The Oregon Kelp Alliance (ORKA) represents diverse interests in kelp forest ecosystems, and includes commercial urchin divers, researchers, managers, conservationists, tribal members, tour guides, sport divers, chefs, and other community members in support of healthy kelp forests.
Around the globe, evidence has emerged in recent years concerning the global drivers affecting kelp forests at multiple scales. In addition, local stressors and regional variation in the effects of these drivers dominate kelp dynamics. In certain areas, disappearance of important kelp forest populations is drawing attention from the scientific community, natural resource managers, commercial divers and fishermen, tribal members, sport divers, ecotourists and the businesses who serve them, and coastal communities.
More recently, studies have revealed the rapid climate-driven catastrophic shift in 2014 from previously robust kelp forests to unproductive large scale urchin barrens in northern California, an ecoregion bearing many similarities to that found on the southern coast of Oregon.
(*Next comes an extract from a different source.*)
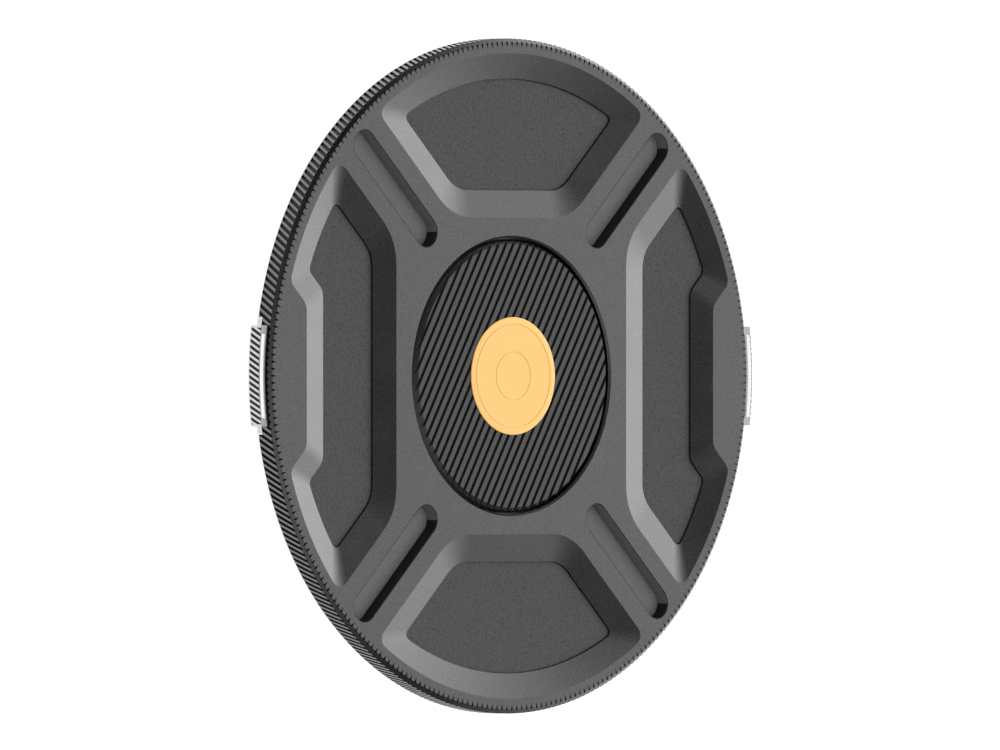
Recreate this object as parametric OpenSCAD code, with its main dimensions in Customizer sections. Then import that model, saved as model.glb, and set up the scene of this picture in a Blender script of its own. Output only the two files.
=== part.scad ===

Most recently, the Oregon Department of Fish and Wildlife, in collaboration with commercial urchin divers, completed a survey of sea urchin populations at Orford Reef, reporting a preliminary estimate of ~350 million purple sea urchins, a more than 10,000-fold increase on this single reef since 2014.
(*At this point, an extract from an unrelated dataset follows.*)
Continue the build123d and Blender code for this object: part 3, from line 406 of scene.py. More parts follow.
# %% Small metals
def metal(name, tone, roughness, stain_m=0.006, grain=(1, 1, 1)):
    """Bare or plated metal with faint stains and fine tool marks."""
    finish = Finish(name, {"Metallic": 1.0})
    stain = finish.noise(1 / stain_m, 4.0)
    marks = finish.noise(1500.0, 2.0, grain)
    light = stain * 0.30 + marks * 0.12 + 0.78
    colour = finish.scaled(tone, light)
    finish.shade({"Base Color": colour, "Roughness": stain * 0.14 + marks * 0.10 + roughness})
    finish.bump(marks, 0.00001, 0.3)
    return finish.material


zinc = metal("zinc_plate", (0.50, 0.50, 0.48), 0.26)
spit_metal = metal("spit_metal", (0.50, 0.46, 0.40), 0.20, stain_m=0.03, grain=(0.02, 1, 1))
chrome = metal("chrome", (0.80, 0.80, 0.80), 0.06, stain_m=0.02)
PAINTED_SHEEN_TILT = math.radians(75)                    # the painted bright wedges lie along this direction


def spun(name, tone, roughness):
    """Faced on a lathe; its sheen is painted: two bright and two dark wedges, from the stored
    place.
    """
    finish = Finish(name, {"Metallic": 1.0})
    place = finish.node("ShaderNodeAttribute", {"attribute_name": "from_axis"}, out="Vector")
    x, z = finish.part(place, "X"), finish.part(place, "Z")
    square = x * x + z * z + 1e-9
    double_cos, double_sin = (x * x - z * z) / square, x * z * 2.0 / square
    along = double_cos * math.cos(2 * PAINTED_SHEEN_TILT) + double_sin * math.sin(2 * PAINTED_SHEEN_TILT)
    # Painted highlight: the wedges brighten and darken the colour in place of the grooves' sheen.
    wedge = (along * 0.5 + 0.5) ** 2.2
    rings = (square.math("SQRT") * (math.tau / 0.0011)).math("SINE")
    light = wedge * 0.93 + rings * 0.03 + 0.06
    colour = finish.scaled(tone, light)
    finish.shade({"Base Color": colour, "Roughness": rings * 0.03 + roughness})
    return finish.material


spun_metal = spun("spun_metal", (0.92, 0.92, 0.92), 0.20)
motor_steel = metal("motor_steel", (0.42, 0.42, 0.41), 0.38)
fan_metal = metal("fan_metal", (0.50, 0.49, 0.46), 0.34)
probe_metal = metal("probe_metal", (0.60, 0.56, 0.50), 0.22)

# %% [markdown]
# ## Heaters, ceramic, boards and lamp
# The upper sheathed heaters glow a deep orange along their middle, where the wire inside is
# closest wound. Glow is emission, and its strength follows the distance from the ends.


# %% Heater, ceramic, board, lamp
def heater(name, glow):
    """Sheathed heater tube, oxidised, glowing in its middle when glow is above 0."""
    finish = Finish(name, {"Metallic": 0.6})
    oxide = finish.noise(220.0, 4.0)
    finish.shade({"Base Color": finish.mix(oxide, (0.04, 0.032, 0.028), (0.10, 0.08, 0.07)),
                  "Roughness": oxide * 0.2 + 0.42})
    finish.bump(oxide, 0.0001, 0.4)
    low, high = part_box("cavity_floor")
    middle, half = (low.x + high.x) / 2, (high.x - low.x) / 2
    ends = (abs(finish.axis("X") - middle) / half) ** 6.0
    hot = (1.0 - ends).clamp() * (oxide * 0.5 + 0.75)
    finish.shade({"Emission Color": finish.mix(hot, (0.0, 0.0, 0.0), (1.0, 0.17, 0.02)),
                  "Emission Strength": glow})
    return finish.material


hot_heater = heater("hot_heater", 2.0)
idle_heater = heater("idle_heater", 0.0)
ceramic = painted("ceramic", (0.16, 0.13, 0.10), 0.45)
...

Port Orford has been Oregon’s sea urchin capital since the initiation of the fishery here in the early 1990’s. In recent years, career urchin divers brought attention to the purple sea urchin population boom and bull kelp forest declines. Urchin divers have worked with ODFW shellfish biologists to monitor and survey urchin populations for years prior to these more recent events. More recently, the emergence of a local ecotour business, and the establishment of the Port Orford Field Station, operated by Oregon State University, has led to an increase in investigation of kelp forest ecology and health, particularly along Oregon’s southern coast. These investigations, developments, and observations led to the establishment of the Oregon Kelp Alliance (ORKA). With support from Oregon Sea Grant, ORKA has continued to develop and support collaborative projects to enhance our understanding of kelp forest changes and experimental kelp forest regeneration. ORKA recently received a permit from ODFW to launch an experimental kelp restoration project at 5 sites from Cape Lookout to the North, to Macklyn Cove in Brookings to the South. This project will cull sea urchins to promote kelp restoration, and includes surveys and monitoring in partnership with Reef Check Oregon. The Oregon Kelp Alliance is also exploring other approaches to promoting kelp forest health in coordination with other groups engaged in similar work along the west coast, and around the world. Sign up for our mailing list to receive updates and follow us on social media.
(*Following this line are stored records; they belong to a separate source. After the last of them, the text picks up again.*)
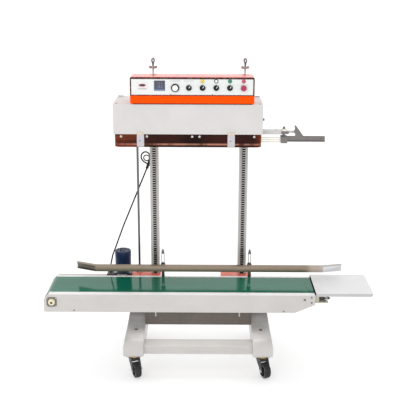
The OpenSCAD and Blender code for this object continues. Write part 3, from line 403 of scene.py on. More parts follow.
# a lighter copy of the navy enamel for the motor's lid and its rim: painted highlight
NAVY_HIGHLIGHT = painted(
    "navy_enamel_lid_highlight", (0.022, 0.032, 0.075), rough=0.36, wear=(0.2, 0.22, 0.3), coat=0.0, gloss=0.3)
BLACK_PAINT = painted("black_enamel", (0.012, 0.012, 0.014), rough=0.40, wear=(0.18, 0.17, 0.16), coat=0.0)
ZINC = metal("zinc_plated_steel", (0.52, 0.52, 0.52), 0.34)
BRIGHT = metal("bright_steel", (0.62, 0.62, 0.62), 0.24, (60, 60, 1))
GREY_STEEL = metal("grey_forged_steel", (0.20, 0.185, 0.18), 0.38, (30, 30, 30))
NUT_STEEL = metal("plated_wing_nut", (0.36, 0.32, 0.32), 0.36, (30, 30, 30))
BRACKET_STEEL = metal("ground_bracket_steel", (0.17, 0.172, 0.175), 0.30, (1, 1, 60))
# the rail's paler zones towards its right bend, its light bent end and its darker underside and left end are
# painted highlight and painted shade
STAINLESS = metal("stainless_rail", (0.315, 0.250, 0.190), 0.32, (1, 60, 60), 26, 0.30, 0.25,
                  highlight_zones=((0.455, 0.480, (0.50, 0.43, 0.37)), (0.505, 0.535, (0.54, 0.52, 0.51))))
STAINLESS_HIGHLIGHT = metal("stainless_rail_end_highlight", (0.68, 0.69, 0.70), 0.30, (1, 60, 60), 26, 0.15)
STAINLESS_SHADE = metal("stainless_rail_shade", (0.20, 0.18, 0.155), 0.34, (1, 60, 60), 26, 0.3)
STEEL_DARK = metal("dark_turned_steel", (0.155, 0.145, 0.135), 0.30, (60, 60, 1))
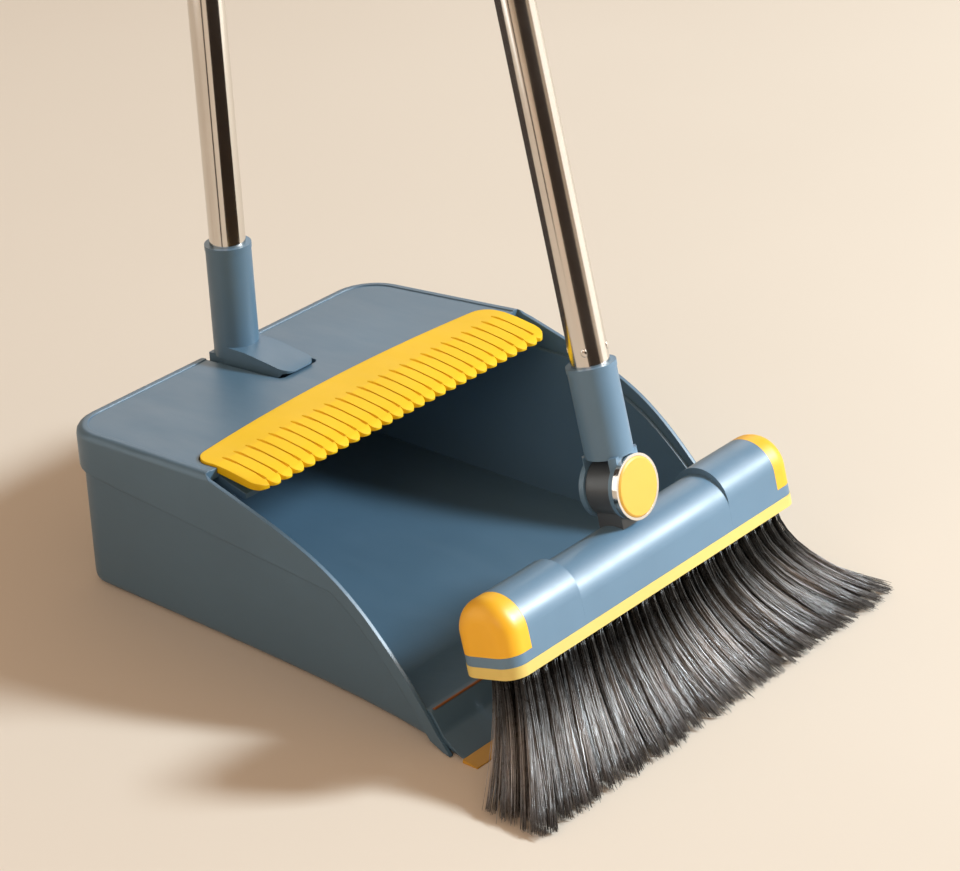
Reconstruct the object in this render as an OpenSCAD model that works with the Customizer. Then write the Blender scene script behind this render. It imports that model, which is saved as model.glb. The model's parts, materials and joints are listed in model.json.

Members and partners of the Oregon Kelp Alliance (ORKA) are now working on an experimental kelp restoration project, under a scientific take permit developed in collaboration with shellfish biologists from ODFW, which recently issued the permit. This experimental project aims to reduce sea urchin densities in 5 experimental areas enough to promote kelp regeneration. The project includes baseline surveys to determine sea urchin and kelp abundance and density, and will also measure red and flat abalone and sunflower sea stars, other important members of the kelp forest ecosystem. This project is part of a comprehensive strategy to promote kelp forest health, including monitoring and research of kelp forest ecosystems, ocean chemistry and other environmental variables, targeted removal and culturing of purple urchins, community science, tribal engagement, and education opportunities.
ORKA is currently planning a kick-off event in Port Orford, at Nellie’s Cove, located at Orford Heads, one of the experimental study sites. We will strive to establish and maintain oases of kelp that could promote kelp forest restoration under more favorable conditions in the future. These pilot projects will also provide opportunities to enhance our understanding of kelp forest ecosystems and changes happening now and in the future.